I recently read The Blue Parakeet by Scot McKnight.  Here is an unpolished review I wrote mostly for myself.

Great book about how Christians read the Bible – in addition to encouraging a historical, cultural, literary approach, McKnight emphasizes the “picking and choosing” that all Christians do when reading the Bible.  He repeatedly points out that we all do it.  It is not wrong, but it is important to understand the reasons why we do it the way we do.  He lists five ways that Christians have read the Bible:

  1. Morsels of Law
  2. Morsels of Blessings and Promises
  3. Mirrors and (Rorschach) Inkblots
  4. Puzzling together the pieced to map God’s mind – creating the “grand system”  McKnight emphasizes God revealed the Bible as story, not as systematic theology. But his real problem with this approach seems to be that it can result in people thinking they have the Bible figured out or have mastery of it – they know what it says – they have “caged and tamed the Blue Parakeet” (p52) (IMO, this happens when people’s first question is not what does this mean, but how do I make this fit in my system (as Fee has observed in Reading the Bible for all Its Worth).  But many of us do this to some extent – esp. in the West where system is such a huge part of our culture.)
  5. Maestros – reading all of the Bible through a favorite Bible person (e.g. Paul, or even Jesus).  The problem is ONLY asking What would Jesus do? or What would Paul say? or How do I understand this using Paul’s categories and ways?

(ch 3)

He encourages a reading “with” rather than “through” tradition.

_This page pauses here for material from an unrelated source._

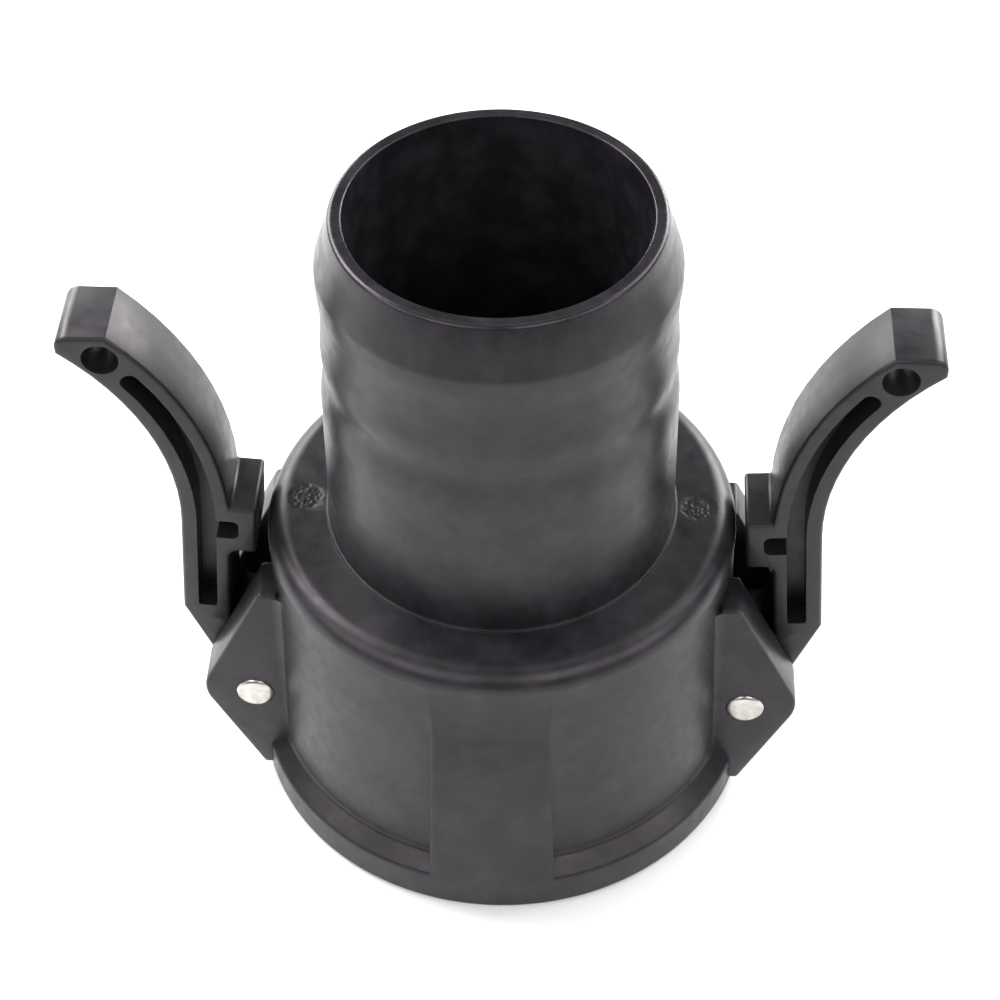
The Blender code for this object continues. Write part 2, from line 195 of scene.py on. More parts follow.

He also encourages an understanding of and reading informed and shaped by the story of the Bible –

  1. Creating Eikons (image bearers) – Oneness – Gen 1-2
  2. Cracked Eikons – Fall – Otherness – Gen 3-11
  3. Covenant community – Otherness expands – Gen 12-Malachi
  4. Christ, the perfect Eikon, redeems – One in Christ – Matt – Rev 20
  5. Consummation – Perfectly One – Rev 21-22


The “wiki-stories” (as he calls them) that make up the big story also reflect this overall story (or parts of it).  The importance of keeping it all in mind as we read – or we can get off track.

In the last section of the book, McKnight applies these principles in reading the passages about women and leadership in the church.  He defends an egalitarian – or what he prefers to call a “mutuality” position.


Overall the book was a great presentation of these ideas at a basic / popular level.  However, I did feel that McKnight was at times a bit too dismissive and perhaps a bit unfair with others. While I think I understand the underlying reasons for it (related to typical hermeneutics and interpretive practice of different groups), the blurb on the back of the book was OTT – presenting McKnight as the first to offer middle ground between “out-of-touch fundamentalists [and] unrealistic liberals”.  I actually saw this turn someone off of the book.  While this kind of unfairness / hero-solving-huge-problem does not happen this egregiously in the book, there are hints of it.  (find and include example here)

Also in the book, we can see that McKnight obviously enjoys teaching the Bible to undergraduates and it seems he does a great job.  As a not-young-person who teaches undergraduates, I do wonder how some of his attempts to be “hip” come across to young people.  I can’t say.  I either never try or fail when I attempt this.  If he is succeeding, that is great – I just don’t know.

I do think the content is needed and useful for young people – even if they disagree with his position / application re women in the church.  I think the content is presented in a friendly, readable way.  I am giving the book to a couple of high school graduates at our church.